Стук в дверь отвлекает меня от телевизора. Для гостей время уже позднее – даже слишком. Находясь в одиночестве посреди гостиной, я убавляю громкость, не зная, что делать: открыть дверь или подождать, пока настойчивый стук разбудит родителей. Вопрос разрешается, когда с лестницы доносится звук тяжелых шагов. Спустя мгновение появляется отец; его фигура – лишь силуэт на фоне темноты.
– Кого там принесло?
– Может, Макс забыл ключи? – предполагаю я.
Но стоит папе открыть дверь, как время для всех нас вмиг замирает. С печальным видом в дом заходит мужчина в синей форме. Хотя офицер и отец разговаривают так тихо, что я не могу разобрать ни единого слова, – я понимаю, что произошло нечто серьезное.
Отец бледнеет и меняется в лице. Одного только взгляда на него хватает, чтобы по телу поползли мурашки. Напряженным тоном отец зовет маму, отчего мои руки невольно начинают дрожать.
В голову закрадываются мысли: «Почему Макса нет дома? Почему полицейский снял фуражку и почтительно держит ее в руках? Почему папа выглядит так, будто сейчас заплачет?»
Мама спускается по лестнице, и, судя по ее лицу, она встревожена не меньше меня. Отец говорит с мамой, обняв ее.
Голос отца смолкает. У меня возникает чувство, будто единственное, что удерживает маму в вертикальном положении, – его руки. Отец снова обращается к маме, но на этот раз выражение его лица утрачивает надежду на хороший исход. И вот тогда их глаза останавливаются на мне. Когда наши взгляды встречаются, осознание ударяет меня, как гром среди ясного неба.
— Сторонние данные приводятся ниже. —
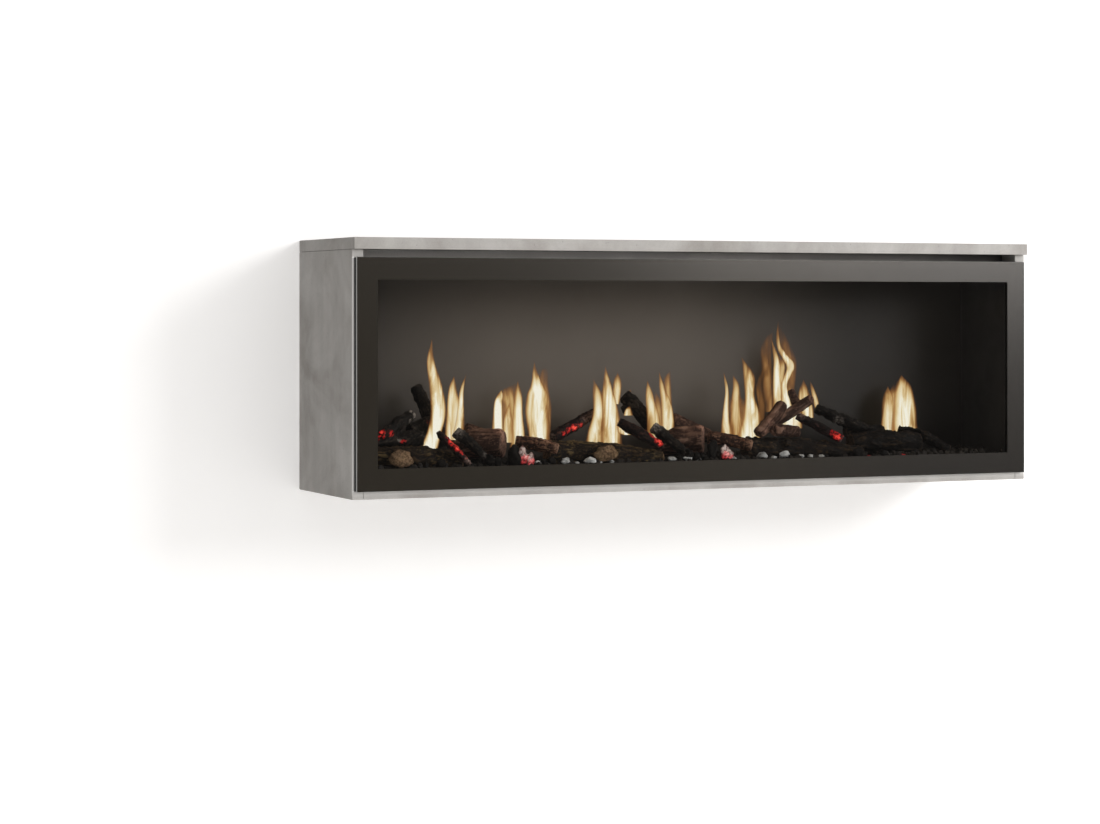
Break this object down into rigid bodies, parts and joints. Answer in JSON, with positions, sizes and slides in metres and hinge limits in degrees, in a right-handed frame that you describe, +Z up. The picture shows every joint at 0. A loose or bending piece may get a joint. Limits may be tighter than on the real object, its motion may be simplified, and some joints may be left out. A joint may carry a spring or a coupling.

Макса больше нет. Мой брат умер.
Бешеный ритм сердца замирает – ощущение, которое мне никогда не доводилось испытывать. Дыхание тяжелеет и учащается; зрение затуманивается от слез. Родители тут же вбегают в комнату, чтобы заключить меня в объятия, вот только тело мое онемело, и я едва чувствую их прикосновения.
– Нам очень жаль, Скарлет.
– Все будет хорошо, милая.
Бессмысленные, пустые слова, сказанные родителями в надежде меня утешить и создать иллюзию силы и мужества, – и это несмотря на то, что им только что сообщили о гибели их единственного сына. В гостиную входит офицер. Он вновь говорит тихим голосом, уводя отца в другую комнату.
Пока мы с мамой плачем в объятиях друг друга, отец и полицейский общаются поодаль. Вскоре они возвращаются, и я, невзирая на душевную боль и блестящие от слез глаза, замечаю перемену в их лицах.
– Макс попал в аварию на мотоцикле, – объясняет офицер.
Отец кивает, едва сдерживая слезы. Его подбородок дрожит.
– Водитель фуры находился в нетрезвом состоянии. Сворачивая на Бандери-лейн, он не заметил мотоцикл. Макс попал в слепую зону водителя. Мне очень жаль. Он скончался на месте от сильного удара. Как мне сказали, боли перед смертью он не почувствовал.
Офицер говорит так, будто его слова должны облегчить страдания. Так, будто мне станет проще жить, зная, что моего брата безболезненно переехала фура. Так, словно бывают новости и похуже, а это известие – сплошное благословение.